Investment is absolutely essential to those who want to grow their wealth and achieve financial independence. But, as any seasoned investor will tell you, it’s not for the faint of heart. Every day starry-eyed new investors come to the table looking to grow the wealth they’ve inherited from parents or to make a particularly generous bonus more meaningful. And the sad truth is they might as well take their money to Las Vegas. Yes, there’s always an element of chance in the world of investment, but investors can always educate themselves in order to ameliorate the risk and increase their chances of significant returns.
Sadly, however, there will always come a time when even a seasoned investor takes a bum steer. When a seemingly golden opportunity quickly devolves into a hot potato that you can’t throw away quickly enough. When an investment fails, it’s easy to become demoralized. You can lose some or virtually all of what you invested and wonder why you even bothered.
However, just because you’ve struck out doesn’t mean you should never come back to your seat at the table. Here are some tips for keeping the faith when an investment fails…
Remember your “why”
We all have personal goals that we need to expand our personal wealth to achieve. You might want to be able to work less and spend more time with your family. You may fantasize about retiring early or investing in a beautiful vacation home in a Golfing Community. You might want to leave a legacy for your kids or travel the world while you’re still relatively young.
Whatever your “why”, it should be the reason why you dust yourself off and return to the table. Besides, you won’t be the same investor anymore. You’ll have been changed by your experience.
Think of what you learned from the experience
Even if you made a significant loss in monetary terms, that doesn’t mean that you haven’t gained anything. Every cloud has a silver lining and yours will be the lessons you learned from your investment failure. Instead of shutting your misfortune out of your memory, lean into it. Pick through the rubble and try and determine what went wrong and when. Ask yourself what you will do to prevent this from happening again.

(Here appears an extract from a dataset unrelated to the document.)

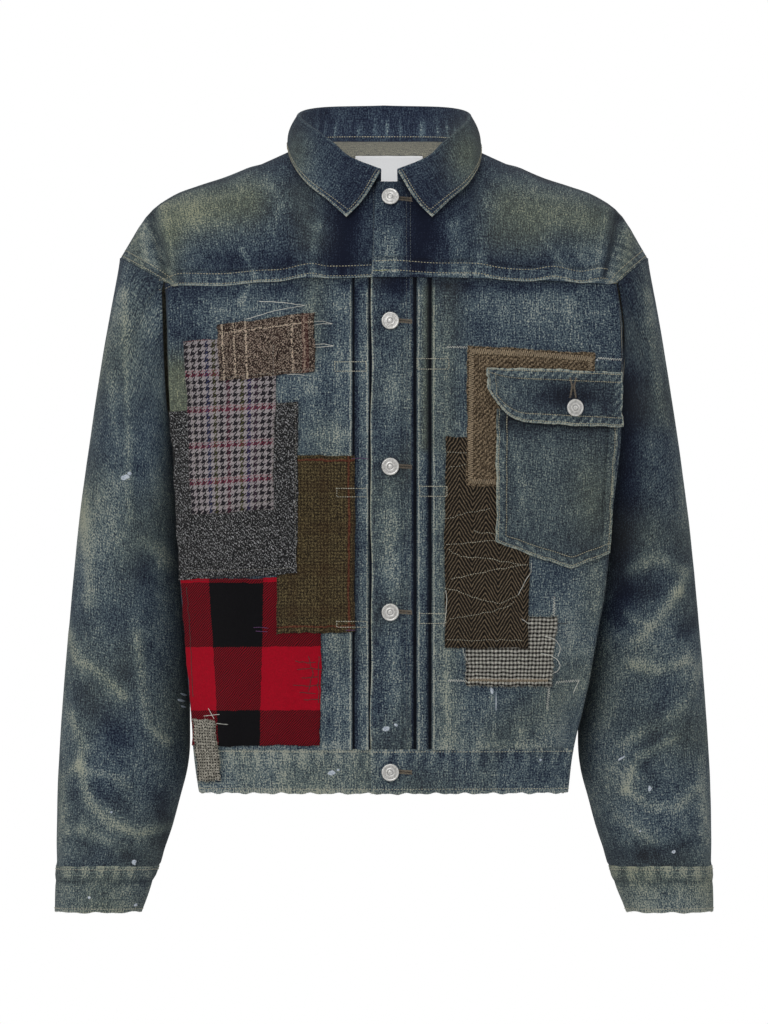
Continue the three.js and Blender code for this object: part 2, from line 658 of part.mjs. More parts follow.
for (const [side, word] of [[1, "left"], [-1, "right"]]) {
  add("front_panel_" + word, frontPanel(side), DENIM);
  add("front_yoke_" + word, frontYoke(side), DENIM_DARK);
  const around = steps(-Math.PI, Math.PI, 20);
  const down = [0, 0.05, 0.1, 0.17, 0.25, 0.35, 0.48, 0.63, 0.81, 1];
  const sleeve = (u, v) => sleevePoint(side, u, v);
  add("sleeve_" + word, wall(sleeve, around, down, flat(0), flat(-CLOTH), side, true), DENIM);
  const cuff = (u, v) => cuffPoint(side, u, v);
  const faces = [flat(BAND_STAND), flat(BAND_STAND - DOUBLE_CLOTH)];
  add("cuff_" + word, wall(cuff, around, [0, 0.5, 1], ...faces, side, true), BAND_DENIM);
}
add("back_panel", backPanel(), DENIM);
add("placket", placket(), DENIM);
add("waistband", waistband(), BAND_DENIM);
const collarRows = [0, 0.5, 1, 1.5, 2, 2.33, 2.67, 3];
add("collar", wall(collarPoint, steps(-1, 1, 20), collarRows, flat(0), flat(-COLLAR_CLOTH)), DENIM_DARK);
add("neck_label", neckLabel(), WHITE);
for (const patch of PATCHES) add(patch.name, patchOn(patch.corners), patch.color);
add(HEM_PATCH.name, patchOn(HEM_PATCH.corners, HEM_PATCH_LIFT), HEM_PATCH.color);
add("chest_pocket", pocketBody(), DENIM);
add("pocket_flap", pocketFlap(), DENIM);
BUTTON_Z.forEach((z, i) => {
  const ends = { 0: YOKE_STAND + OVERLAP, [BUTTON_Z.length - 1]: BAND_STAND + DOUBLE_CLOTH + GAP };
  const stand = ends[i] ?? OVERLAP;
  shankButton("button_" + (i + 1), BUTTON_X, z, stand + GAP, i ? front : yokeFront);
});
shankButton("button_flap", FLAP_BUTTON[0], FLAP_BUTTON[1], heightAt(...FLAP_BUTTON) + GAP);

export default jacket;
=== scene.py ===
# %% [markdown]
# # A patched denim work jacket
# The jacket is buttoned up and filled out as it is worn, with nobody inside. Its pieces were first built as
# plain solids. Here each one gets its real surface: cloth thin enough to see its edge, folds, stitches,
# patches of old wool, and years of wear. The frame is fixed: metres, +X the wearer's left, +Y the back,
# +Z up, with the origin in the middle of the neck.

# %% The frame
import math

import bpy
import numpy as np
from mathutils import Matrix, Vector
from mathutils.bvhtree import BVHTree


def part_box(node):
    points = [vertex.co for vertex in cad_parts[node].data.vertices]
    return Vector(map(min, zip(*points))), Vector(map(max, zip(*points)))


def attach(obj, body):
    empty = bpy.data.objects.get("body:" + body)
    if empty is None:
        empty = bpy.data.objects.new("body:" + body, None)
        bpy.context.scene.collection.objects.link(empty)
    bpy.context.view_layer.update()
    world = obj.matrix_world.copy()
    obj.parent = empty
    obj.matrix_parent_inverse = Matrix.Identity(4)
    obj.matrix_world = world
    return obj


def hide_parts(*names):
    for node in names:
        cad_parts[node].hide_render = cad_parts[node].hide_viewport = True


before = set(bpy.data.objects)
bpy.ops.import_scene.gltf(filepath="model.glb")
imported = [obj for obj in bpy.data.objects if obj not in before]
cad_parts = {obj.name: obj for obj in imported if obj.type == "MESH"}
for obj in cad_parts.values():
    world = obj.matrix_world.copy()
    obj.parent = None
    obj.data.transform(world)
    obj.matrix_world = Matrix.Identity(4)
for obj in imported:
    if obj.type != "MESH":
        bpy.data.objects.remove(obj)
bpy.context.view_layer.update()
MM = 0.001
print("solids in the frame:", len(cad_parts))

# %% [markdown]
# ## Camera, light and floor
# A product picture of a jacket is taken from far away with a long lens, level with its middle, so that the
# near and far parts keep one scale. A wide lens close by would swell the chest. The light is a big soft
# source in front and above, a weaker one at each side, and a pale room all round.

# %% Camera
CAMERA_BACK = 12.0
PICTURE_TALL = 0.983
PICTURE_MIDDLE_Z = -0.3235
SHARP_PLANE_Y = -0.055
SENSOR = 36.0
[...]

Make changes to your strategy
Failure is the best teacher. When you return to the world of investment, you will likely want to make strategic changes based on your learning experience. You might want to be a little less bullish in your investments, even the ones that seem like a sure bet. You might want to put your eggs in more baskets or invest in more non-traditional commodities. Changing your strategy can help you to feel more in control and prevent you from making repeat mistakes.
Learn from the successes (and failures) of others
Finally, you aren’t the first to be stung by a bad investment and you certainly won’t be the last. Read about the success stories (and the failure stories) of others. Warren Buffet, for example, famously only ever invests in what he knows… Which is why he reads a library’s worth of books every year.
The more you learn, the better informed your strategy and investments will be.